This popular Indian corn dish is vegan & gluten free, and takes just 12 minutes to prepare.
This tasty creamed corn dip is a popular snack or tiffin (lunch box) dish from Gujarat, in Western India. Also known as Makai ki khichdi, it is aromatic, sweet and spicy.
In Gujarat, meals are traditionally eaten on a thali, which is a large metal platter containing several smaller bowls. The main part of the thali is for rice and bread, while the smaller bowls, each contain a different vegetable, dal and several farsan. The farsan are small side dishes which can either compliment a meal or can be eaten as snacks or taken to work in a tiffin.

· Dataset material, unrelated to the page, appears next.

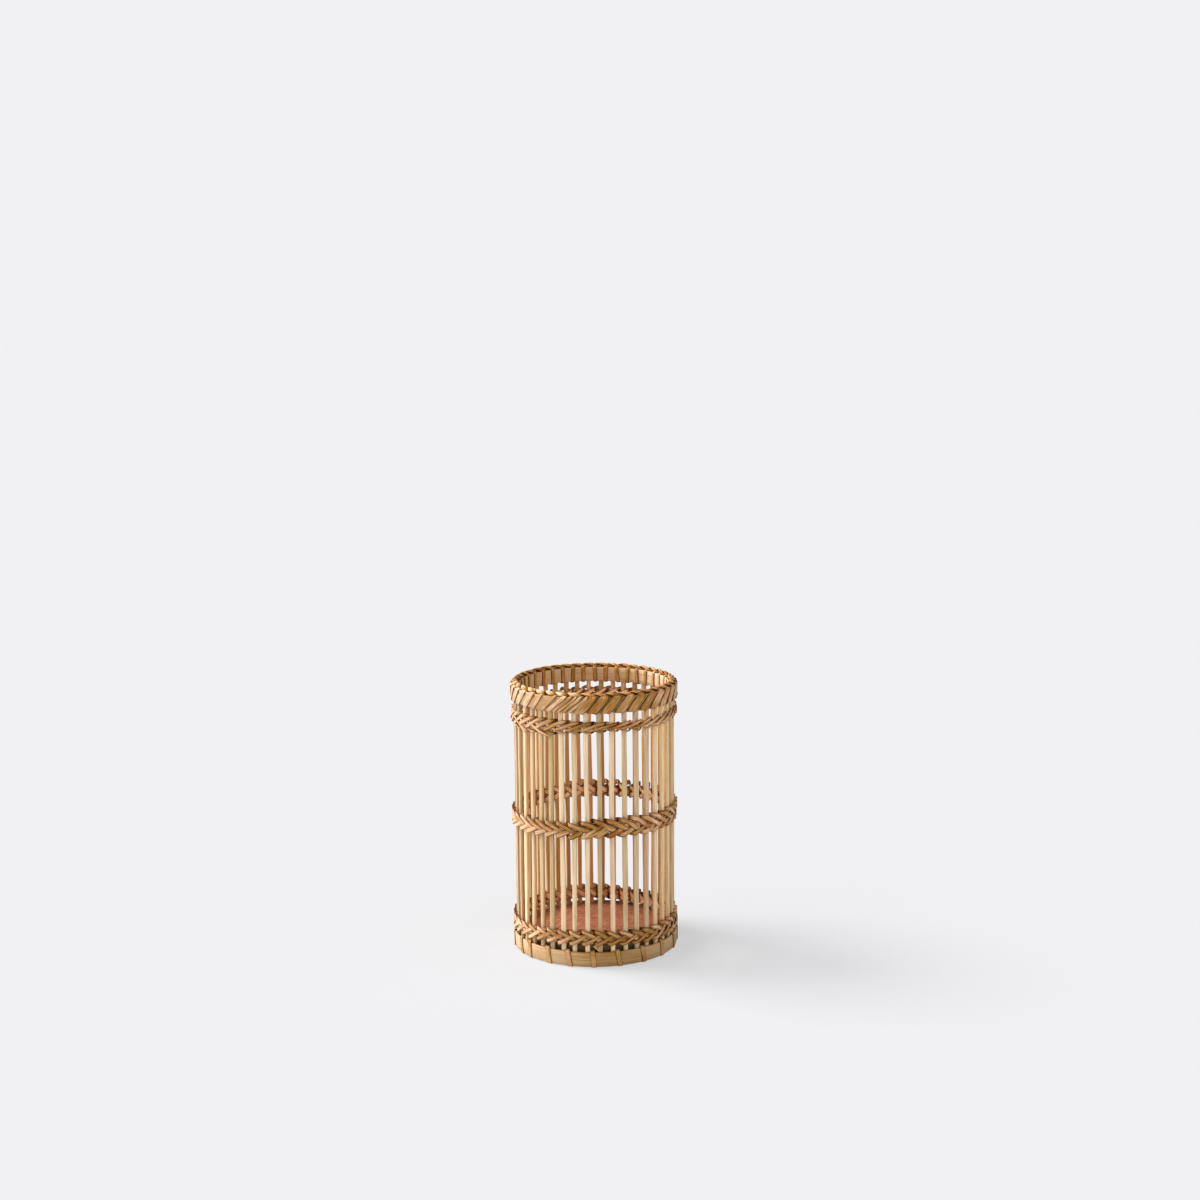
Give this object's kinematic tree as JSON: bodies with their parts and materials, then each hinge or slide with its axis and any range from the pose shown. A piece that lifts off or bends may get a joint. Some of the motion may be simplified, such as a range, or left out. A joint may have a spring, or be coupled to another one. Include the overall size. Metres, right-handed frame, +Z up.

This corn dish is a farsan and is really quick and easy to make – many of these ingredients are pantry staples (if you make Indian food), or are easily available and inexpensive.
Gujarati corn does not contain onions, garlic or ginger. This is because Gujarati cuisine is heavily influenced by Jains who are vegetarian and do not use root vegetables.
Instead, they use Asafoetida (hing), which is used as a substitute for the onion and garlic flavours. Although extremely pungent when raw, once cooked asafoetida lends a wonderful aroma to the dish.
Asafoetida is available in supermarkets as a powder, usually mixed with ground wheat (and this is not as noxious). For a gluten free diet, select the GF version which is usually made with rice flour.
How to make Gujarati corn
- To prepare, the sweetcorn is partially blended for creaminess, while some are left whole for a slight crunch.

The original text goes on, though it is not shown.